Can an inquiry examine individual cases of missing and murdered Indigenous women and girls?

It is important for the future inquiry to ensure that all investigations of missing and murdered women are thorough and unbiased. It is also important to review cases in a way that highlights both positive practices where they exist, as well as system failings that need to be addressed. If this is consistent with the Commission of Inquiry’s terms of reference, it may be possible for it to examine individual cases.

However, given the high volume of implicated cases, individual case reviews for all past cases may not be feasible. More importantly, a public inquiry may not be the most helpful or advantageous way to review individual cases. Rather, an independent civilian investigation unit whose sole purpose and focus is to investigate individual cases may be appropriate. Such a unit could liaise with the Commission but its mandate could extend beyond the life of the Commission. Ultimately, it will be important to ensure that any inquiry or civilian investigation unit reviewing individual cases is independent from government and accountable.

#17: How can an inquiry ensure it does not merely duplicate what has been done already by other inquests and inquiries?

When setting the inquiry’s terms of reference and determining its scope and tasks, preliminary research and consultation will be required to determine where knowledge gaps exists and how the Commission may be able to fill these gaps. This preliminary research will also be helpful in identifying steps that governments can take right away, without waiting for the results of the inquiry. For a more detailed description and discussion of the findings of past inquiries and reports, as well as a discussion of areas that still require further research and study, please see past work by the Legal Strategy Coalition on Violence Against Indigenous Women.

#18: How is the independence of an inquiry ensured?

The independence of past Commissions of Inquiry has generally been protected by ensuring that they are established at arm’s length from government. Practically speaking, this would require the Commission to have control over its own budget, structure, and other administrative decisions. In addition, the Commissioners must be seen to be independent, that is, not subject to guidance or direction from government once its initial terms of reference have been provided. It is also important that the Commissioners should not have been part of any past government or agency whose conduct will be examined.

#19: Are there any mechanisms to ensure a Commission’s accountability in the process and outcome of an inquiry?

Yes. The more proceedings are made open and accessible to the public, the more accountable and transparent the Commission will be perceived to be.

  • Encouraging public scrutiny and media access can also help to ensure accountability.
  • It is worth noting that the ultimate findings of a public inquiry are judicially reviewable by the Federal Court.
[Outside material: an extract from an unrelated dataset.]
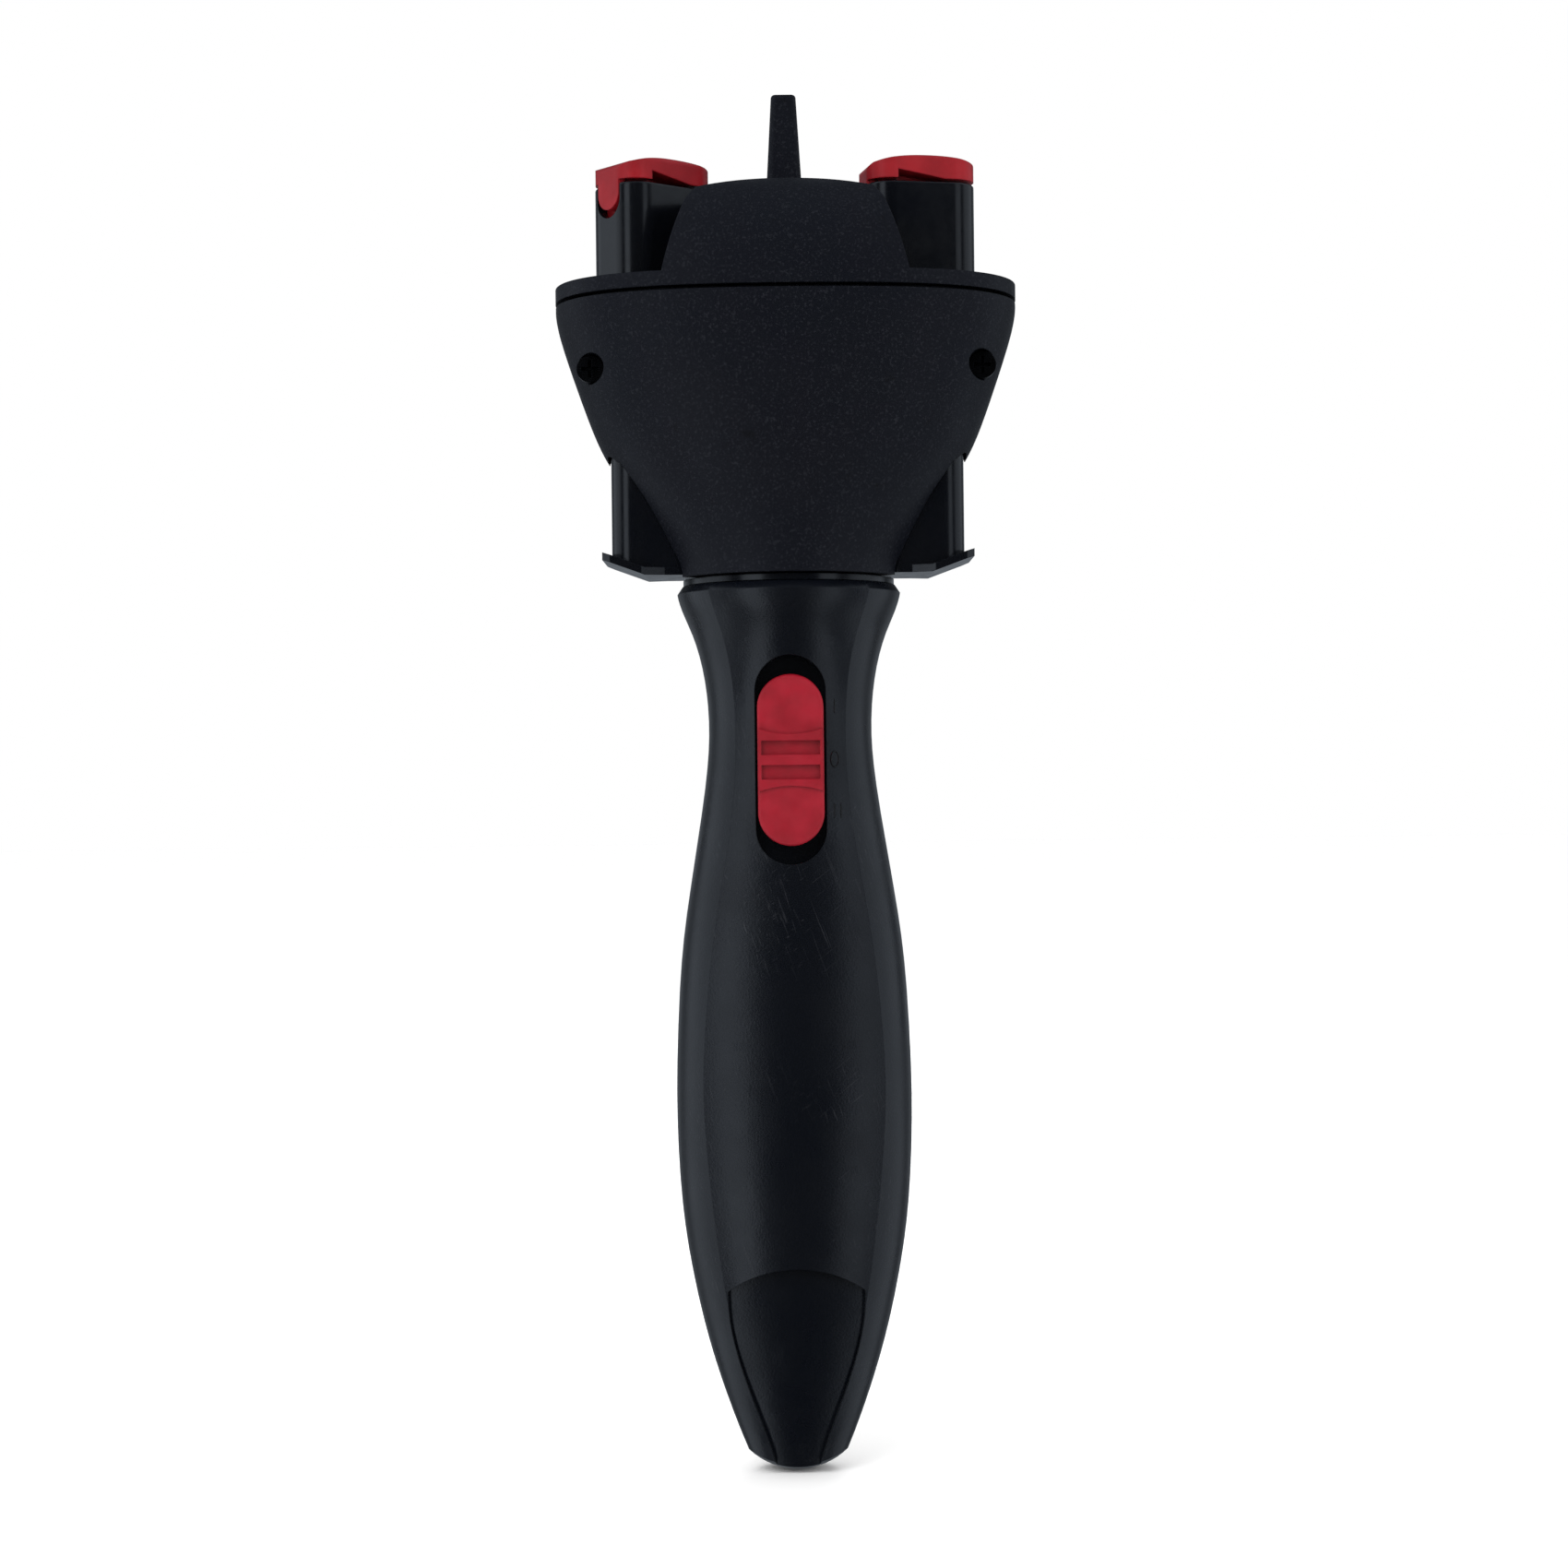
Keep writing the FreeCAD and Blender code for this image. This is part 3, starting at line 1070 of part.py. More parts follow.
def right_lever():
    """Finger lever: a hollow rounded column on a bent thumb plate, with a push boss."""
    bend_x = 27.9
    tip_x = 36.1
    plate_z = 175.7
    thickness = 1.5
    tip_rise = 3.0

    def at(x, z):
        return Vector(x, -20, z)

    side_points = [at(LEVER_INNER_X, plate_z), at(bend_x, plate_z), at(tip_x, plate_z + tip_rise),
                   at(tip_x, plate_z + tip_rise + thickness), at(bend_x, plate_z + thickness),
                   at(LEVER_INNER_X, plate_z + thickness), at(LEVER_INNER_X, plate_z)]
    plate = Part.Face(Part.makePolygon(side_points)).extrude(Vector(0, 40, 0))
    front_points = [(LEVER_INNER_X, -4.2), (LEVER_INNER_X + 4.4, -8.6), (24, -8.6),
                    (28.5, -10.2), (tip_x - 1.5, -10.2), (tip_x, -8.7)]
    back_points = [(x, -y) for x, y in reversed(front_points)]
    plan_points = front_points + back_points + front_points[:1]
    plan = Part.Face(Part.makePolygon([Vector(x, y, 170) for x, y in plan_points]))
    plate = plate.common(plan.extrude(Vector(0, 0, 20)))
    below = [at(LEVER_INNER_X - 1, plate_z - 5), at(LEVER_INNER_X - 1, plate_z),
             at(bend_x, plate_z), at(40, plate_z + tip_rise * (40 - bend_x) / (tip_x - bend_x)),
             at(40, plate_z - 5), at(LEVER_INNER_X - 1, plate_z - 5)]
    underside = Part.Face(Part.makePolygon(below)).extrude(Vector(0, 40, 0))
    column = lever_block(0, plate_z, LEVER_TOP)
    column = column.cut(lever_block(-1.6, plate_z + 6, LEVER_TOP)).cut(underside)
    boss = rod(4.0, plate_z + 1, ROD_BOTTOM - 0.1, CLAMP_X)
    lug = box(16.6, LEVER_INNER_X + 1, -3.0, 3.0, LEVER_TOP - 2.5, LEVER_TOP)
    return join([plate, column, boss, lug])


# ---------------------------------------------------------------- the whole object

def clamp_nodes(side):
    x = -CLAMP_X if side == "left" else CLAMP_X
    lever = right_lever()
    pieces = {"clamp_rotor": clamp_rotor(), "clamp_clip": clamp_clip(), "strand_hook": hook(),
              "push_rod": push_rod(), "return_spring": return_spring()}
    nodes = {side + "_" + name: placed_clamp_piece(shape, side) for name, shape in pieces.items()}
    nodes[side + "_clamp_gear"] = head_gear(7.0, x, 180 / GEAR_TEETH)
    nodes[side + "_lever"] = mirrored(lever) if side == "left" else lever
    return nodes


def all_nodes():
    handle = handle_blank()
    casing = head_blank()
    nodes = {
        "front_shell": front_shell(handle), "back_shell": back_shell(handle),
        "handle_screws": handle_screws(), "battery_door": battery_door(),
        "battery_tray": battery_tray(), "left_cell": cell(-1), "right_cell": cell(1),
        "battery_contacts": contact_plates() + battery_springs(),
        "circuit_board": circuit_board(), "slide_switch": slide_switch(),
        "power_leads": power_leads(), "switch_slider": switch_slider(),
        "switch_button": switch_button(), "motor_can": motor_can(),
        "motor_end_cap": motor_end_cap(), "motor_magnets": motor_magnets(),
        "motor_rotor": motor_rotor(), "motor_pinion": motor_pinion(),
        "ring_gear": ring_gear(), "gearbox_lid": gearbox_lid(),
        "first_carrier": first_carrier(), "second_carrier": second_carrier(),
        "drive_shaft": drive_shaft(), "neck_sleeve": neck_sleeve(), "neck_screws": neck_screws(),
        "sleeve_bushes": sleeve_bushes(), "retaining_ring": retaining_ring(),
        "neck_ratchet": neck_ratchet(), "neck_pawl": neck_pawl(),
        "drive_ratchet": drive_ratchet(), "drive_pawl": drive_pawl(), "head_hub": head_hub(),
        "front_casing": front_casing(casing),
        "back_casing": back_casing(casing), "head_screws": head_screws(),
        "chassis_plate": chassis_plate(), "small_head_screws": hub_screws() + cover_screws(),
        "top_cover": top_cover(),
        "hair_divider": hair_divider(), "sun_gear": head_gear(SHAFT_RADIUS, 0, 0),
    }
    for stage in (0, 1):
        for index in range(PLANET_COUNT):
            nodes["planet_%d_%d" % (stage + 1, index + 1)] = planet(stage, index)
    for side in ("left", "right"):
        nodes.update(clamp_nodes(side))
    return nodes


def main():
    os.makedirs("parts", exist_ok=True)
    for name, shape in all_nodes().items():
        if isinstance(shape, list):
            shape = Part.makeCompound(shape)
        shape.exportStep(os.path.join("parts", name + ".step"))
        print("%-18s solids %2d  valid %s  volume %9.1f" % (
            name, len(shape.Solids), shape.isValid(), shape.Volume))


main()
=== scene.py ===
"""Looks of the hair braider: finishes, switch marks, springs, studio and camera."""
import json
import math

import bmesh
import bpy
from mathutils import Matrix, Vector
from mathutils.bvhtree import BVHTree


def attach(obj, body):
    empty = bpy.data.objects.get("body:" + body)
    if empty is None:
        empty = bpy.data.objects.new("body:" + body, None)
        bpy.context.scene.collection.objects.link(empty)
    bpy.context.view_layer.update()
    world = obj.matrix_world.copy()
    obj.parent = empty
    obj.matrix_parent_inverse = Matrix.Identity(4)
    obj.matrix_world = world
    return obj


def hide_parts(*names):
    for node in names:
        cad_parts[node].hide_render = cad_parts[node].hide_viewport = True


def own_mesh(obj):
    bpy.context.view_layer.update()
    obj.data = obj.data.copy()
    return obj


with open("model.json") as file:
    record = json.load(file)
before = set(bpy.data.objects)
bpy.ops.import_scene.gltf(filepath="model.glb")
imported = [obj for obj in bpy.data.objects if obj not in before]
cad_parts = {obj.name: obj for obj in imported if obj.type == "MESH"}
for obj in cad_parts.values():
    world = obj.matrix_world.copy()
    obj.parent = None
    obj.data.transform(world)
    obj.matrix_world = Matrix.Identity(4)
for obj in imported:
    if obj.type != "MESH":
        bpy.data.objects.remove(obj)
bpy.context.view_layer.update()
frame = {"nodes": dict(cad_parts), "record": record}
nodes = frame["nodes"]

MM = 0.001


# ---------------------------------------------------------------- camera and studio

CAMERA_PLACE = (-0.00136, -0.563, 0.1349)
CAMERA_ROLL = 0.01146
LENS = 65.66
SENSOR = 36.0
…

This means that an individual can apply to the Federal Court to review a Commission’s decisions if it is believed that the decisions included factual or legal errors, failed to follow established procedures, or failed to conform to the scope of the Commission’s mandate.
  • Judicial review can help to ensure a Commission’s accountability.

#20: When the inquiry provides recommendations, is there a way to guarantee that these recommendations are implemented?

There is no statutory duty to implement the recommendations of a national Commission of Inquiry.

  • However, it is possible to take measures to improve the likelihood of recommendations being implemented. For example, eight years after the release of the final report of the Manitoba Aboriginal Justice Inquiry, the Manitoba government established the Aboriginal Justice Implementation Commission.
  • This Commission was tasked with reviewing the original inquiry recommendations, assessing the extent to which they were implemented, and ultimately directing how they could best be implemented more effectively. What is included in the Commission’s mandate regarding expected outcomes will matter, as will public attention to ensuring that the Commission’s work is orientated towards producing action and concrete measurable change.